Six years ago I wrote a series of posts about the resemblances between the unconventional Christian healing ministry of Agnes Sanford and the occult practice of Dion Fortune - possibly something it is quite improper for me to take an interest in, but it does raise intriguing questions about orthodox Christianity. I'm thinking around this area again as I may be doing another Goth Walk, as I have long, long promised, about the 'occult societies of Victorian London'. To be honest, there's only one, the Golden Dawn, unless you count the GD's various offshoots and splinters. You can find shadowy references to other stuff around the same time, but nothing very definite.In the course of this I read Sword of Wisdom by Ithell Colquhoun, a mid-twentieth-century Surrealist artist who was a fierce partisan of Samuel and Moina Mathers, the 'Supreme Magus' of the Golden Dawn and his redoubtable wife. Colquhoun never met either of them, only joining the Alpha et Omega - the society composed of Mathers loyalists left after the Golden Dawn's great disruption at the turn of the century - in 1928 when it was run by Isabel Morgan Boyd, Moina Mathers's decreed successor; at that time she was a student at the Slade School of Art, where Moina had been enrolled nearly fifty years before. It's clear how Colquhoun identified with them both. In her book, published in 1975, she's scathing in differing degrees about those who left the true fold and proved disloyal to her idols even where, as with WB Yeats, Aleister Crowley and Dion Fortune, she recognises their abilities. They have cut themselves off from the true stream of hidden truth, she avers, and there lies an interesting parallel with the world I normally move in.

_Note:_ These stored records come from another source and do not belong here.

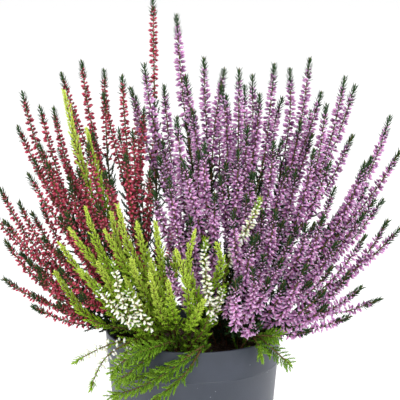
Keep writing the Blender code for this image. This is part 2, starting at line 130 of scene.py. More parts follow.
# Sprays that hang over the rim: kind, spikes, and the way of the stem above its hole.
HANGING_SPRAYS = (
    ("brush", 3, (
        (8, -52, 117), (11, -62, 137), (6, -78, 129), (-18, -82, 110), (-42, -76, 96), (-60, -64, 92),
    )),
    ("brush", 3, (
        (-12, -50, 117), (-14, -62, 138), (-24, -76, 131), (-44, -76, 121), (-64, -64, 116),
    )),
    ("white", 3, (
        (-26, -42, 117), (-36, -56, 136), (-52, -68, 137), (-68, -66, 124), (-76, -60, 108), (-75, -58, 93),
    )),
    ("brush", 3, (
        (34, -40, 117), (42, -50, 136), (54, -57, 133), (65, -56, 122), (72, -54, 112),
    )),
)
# The back half by kind: turn round the pot in degrees from +X, height on the dome, spikes.
BACK_SPRAYS = {
    "pink": ((12, 232, 4), (32, 284, 4), (64, 300, 4), (72, 226, 4), (92, 264, 4)),
    "red": ((96, 196, 4), (116, 290, 4), (132, 224, 4), (150, 284, 4)),
}

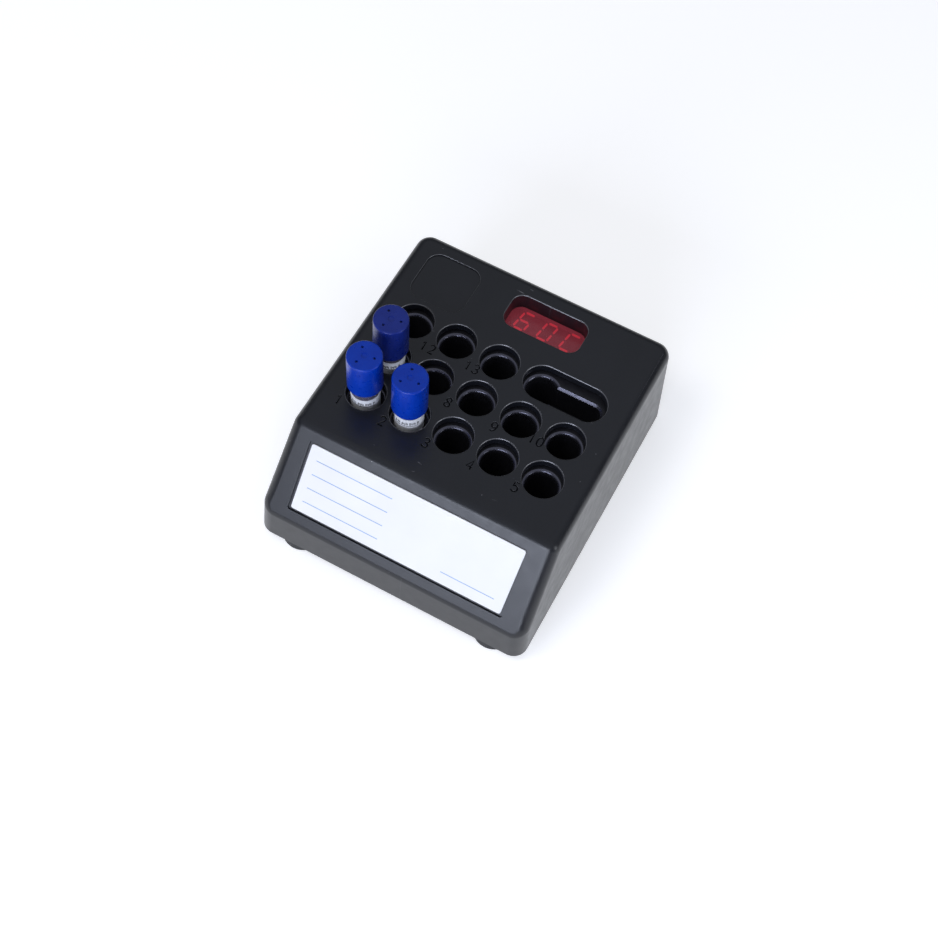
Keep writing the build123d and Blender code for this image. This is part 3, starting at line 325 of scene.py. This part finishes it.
def cap_material(name, dark, light):
    s = Shader(name, Specular_IOR_Level=0.30)
    s.colour(s.mix(s.spread(s.noise(220.0), 0, 1), dark, light))
    s.rough(s.spread(s.noise(600.0), 0.26, 0.32))
    s.bump((s.noise(260.0, 1.0), 3e-6))
    return s.material


def paper_material():
    s = Shader("paper_white")
    colour = (0.82, 0.83, 0.87)
    threads = s.noise(1400.0, 4.0, (1.0, 0.4, 1.0), 0.8)
    s.colour(s.mix(s.spread(threads, 0, 1), tint(colour, 0.965), colour))
    s.rough(s.spread(s.noise(260.0), 0.57, 0.67))
    s.bump((threads, 3e-6))
    return s.material


def label_material():
    s = Shader("printed_film")
    s.colour(s.mix(s.spread(s.noise(60.0), 0, 1), (0.775, 0.77, 0.775), (0.805, 0.80, 0.805)))
    s.rough(s.spread(s.noise(300.0), 0.36, 0.44))
    s.bump((s.noise(900.0, 2.0), 2e-6), (s.noise(45.0, 1.0), 1.2e-5))
    return s.material


def filter_material():
    """Smoked red window: what lies behind shows through it as a colour laid over it. It also glows
    faintly red though it is no lamp, which is painted light.
    """
    s = Shader("red_window", Roughness=0.22, Alpha=0.70, Emission_Strength=0.10)
    cloud = s.spread(s.noise(350.0), 0, 1)
    dust = s.specks(900.0, 0.10, 0.05, 1.7)
    base = s.mix(cloud, (0.250, 0.034, 0.050), (0.290, 0.040, 0.056))
    # Painted light: the window's own faint red glow.
    s.feed(s.bsdf.inputs["Emission Color"], s.mix(cloud, (0.80, 0.10, 0.16), (0.95, 0.12, 0.18)))
    s.colour(s.mix(s.math("MULTIPLY", dust, 0.35), base, (0.55, 0.30, 0.33)))
    s.bump((s.noise(1500.0), 1.5e-6))
    return s.material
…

Now, central to the idea of the Golden Dawn were the Secret Chiefs. It was unclear who they were supposed to be; Mathers came to believe that they were 'human and living on this earth, but possessing terrible superhuman powers'. In its early years the Golden Dawn used a series of rituals and symbolism derived from the 'Cipher Manuscripts' which had come into the hands of one of the founders, William Wynn Westcott, and which Mathers had translated; they had contained the address of an obscure German occultist, one Fraulein Sprengel, who, when contacted by Westcott, communicated to the British esotericists the instructions of the Secret Chiefs, whoever they were. But Sprengel apparently died in 1890 and two years later Mathers announced that he had made contact with the Chiefs himself, marking a shift in the Order's emphasis towards practical magic, astral projection, clairvoyance, and that sort of thing. As the Golden Dawn fell apart around 1900 Mathers alleged that Westcott had made it all up, to the horror of the membership, but far from feeling that this undermined his own authority in any way he clearly felt he was vindicated by his separate contact with the occult powers that were directing him.
Did Mathers believe all this? I hadn't read his 'Manifesto' until a couple of days ago, issued to all members of the Second Order of the GD in the 1890s; in this he states that the Chiefs communicated all the rituals of the Order by clairvoyance, divination, and occasionally audible voices which both he and Moina heard. It reads like the work of someone who is capable of being deluded by his own enthusiasm, but not necessary an obvious fake or nutcase, so perhaps he did. Some GD enthusiasts are content to point to the practical usefulness of the Order's techniques and argue that whether it actually came from some outer force or just from Mathers's fertile imagination doesn't matter. Ithell Colquhoun disagrees, arguing that Mathers was the Chiefs' chosen leader and nobody could break with him without also cutting themselves off from the true source of magical power:
You cannot lightly reject their choice ... Once made it cannot be switched to some other Conductor by human caprice.
The key question, Colquhoun insists, is whether you accept the reality of the Secret Chiefs. If they are genuine, if they exist in any commonly-accepted sense as beings with wills and initiative, then
dissidents are without sanction from the initiatic chain and will suffer, sooner or later, from psychic aetiolation.
You can see what's going on here: it's an occultist's version of the Apostolic Succession. Dissident occult societies are to the Golden Dawn what Protestant denominations are to the Catholic Church: they may do worthwhile and interesting things but essentially they are sundered from the divine electricity which keeps things going and will, ultimately, wither. Now, this is a caricature of Apostolic Succession, but I was intrigued to see the same idea cropping up in this context.
Christian origins, too, are, as we know, nothing if not mysterious and the exact mix of reality and distortion can be argued about infinitely by Biblical and other scholars. Apostolic Succession is a way of getting around the uncertainty, but as Fr Couratin said once, it's less a matter of 'hands on heads than of bums on thrones' - that is, what matters is not the technical details of the consecration of one bishop by another in an unbroken sequence back to the apostles, but the role of the bishops in formulating the communities of believers in which the truth of the Gospel is settled, explored and meditated on. In occult terms, if the angels will forgive the analogy, we are more with Dion Fortune than with Ithell Colquhoun.